French politician (born 1978)

Perrine Goulet (/fr/; born 19 March 1978) is a French politician who has represented the 1st constituency of the Nièvre department in the National Assembly since 2017. A former member of La République En Marche! (LREM), she joined the Democratic Movement (MoDem) in 2020.

==Political career==
In parliament, Goulet served on the Finance Committee from 2017 until 2020 before moving to the Committee on Social Affairs. In addition to her committee assignments, she is a member of the French-Israeli Parliamentary Friendship Group.

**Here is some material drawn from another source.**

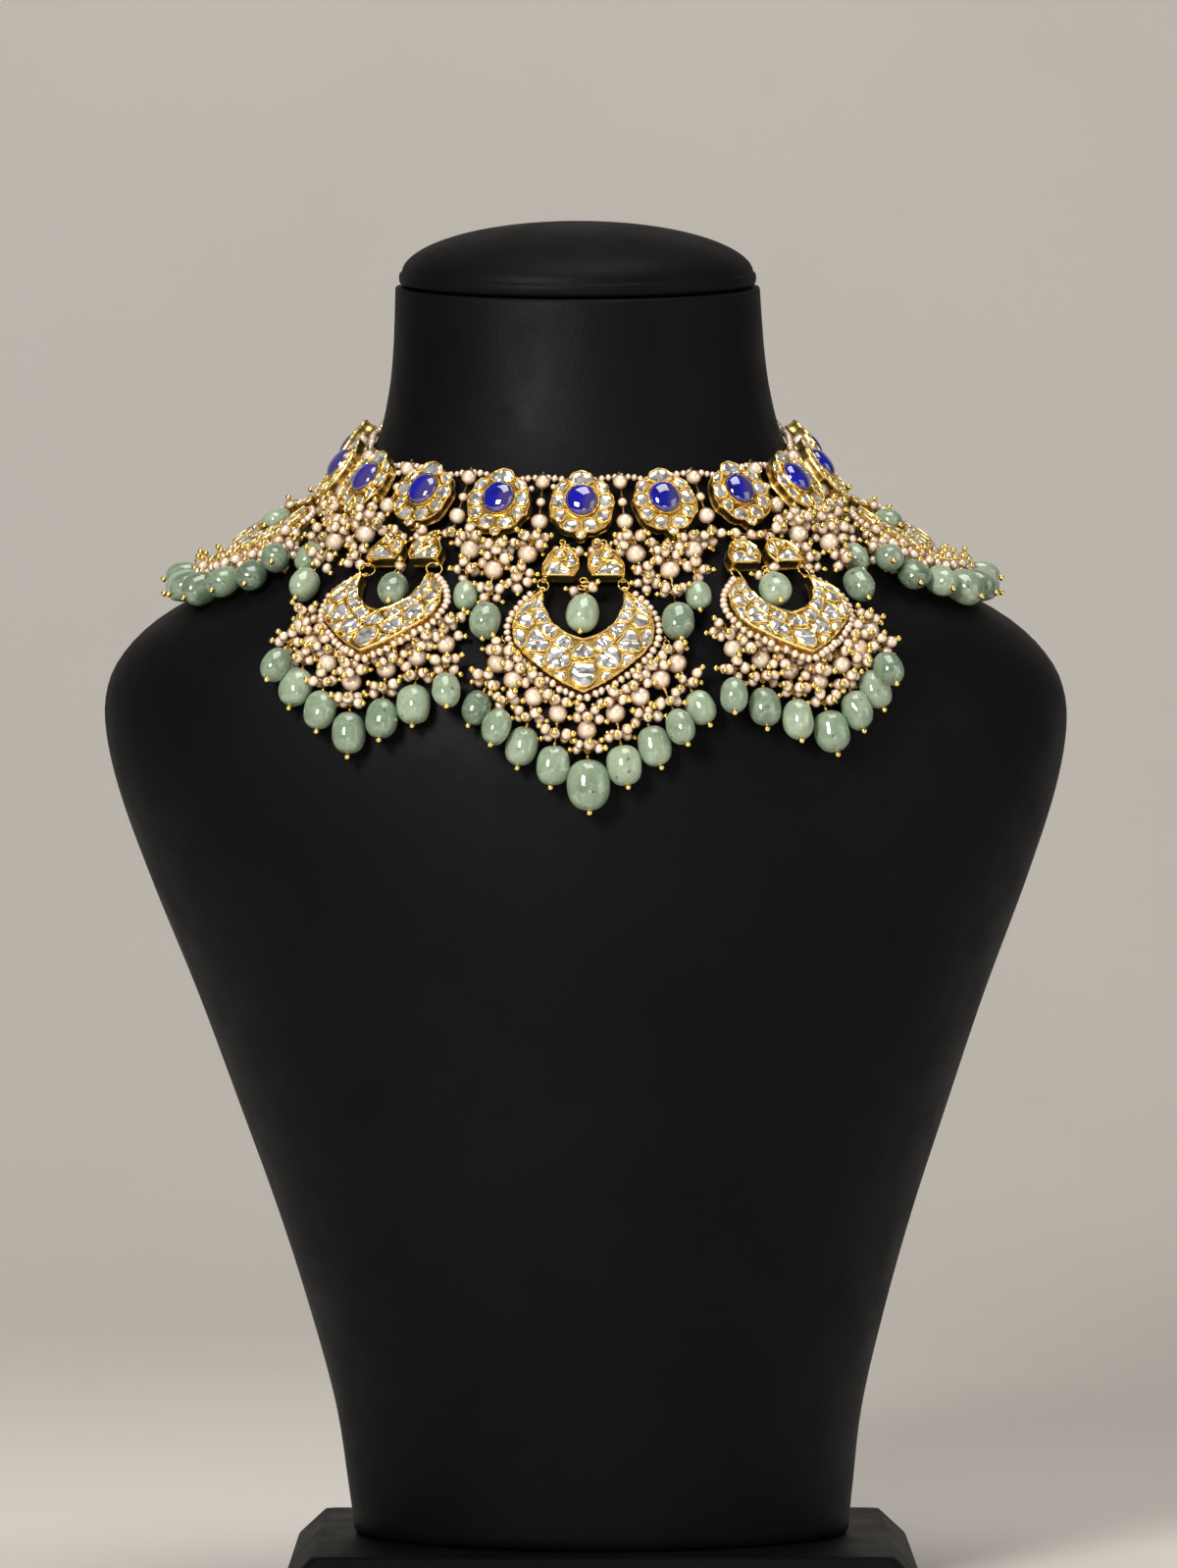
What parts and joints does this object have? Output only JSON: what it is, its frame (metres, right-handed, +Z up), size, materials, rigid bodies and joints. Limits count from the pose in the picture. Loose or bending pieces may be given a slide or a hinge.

In September 2018, following the appointment of François de Rugy to the government, Goulet announced her candidacy to succeed him as president of the National Assembly; the position instead went to Richard Ferrand. She later endorsed Amélie de Montchalin as a candidate to succeed him as chairman of the LREM parliamentary group; instead, the position went to Gilles Le Gendre. In July 2019, she challenged Le Gendre for the group's leadership; Le Gendre was subsequently re-elected in the first round, with Goulet coming in fourth out of seven candidates.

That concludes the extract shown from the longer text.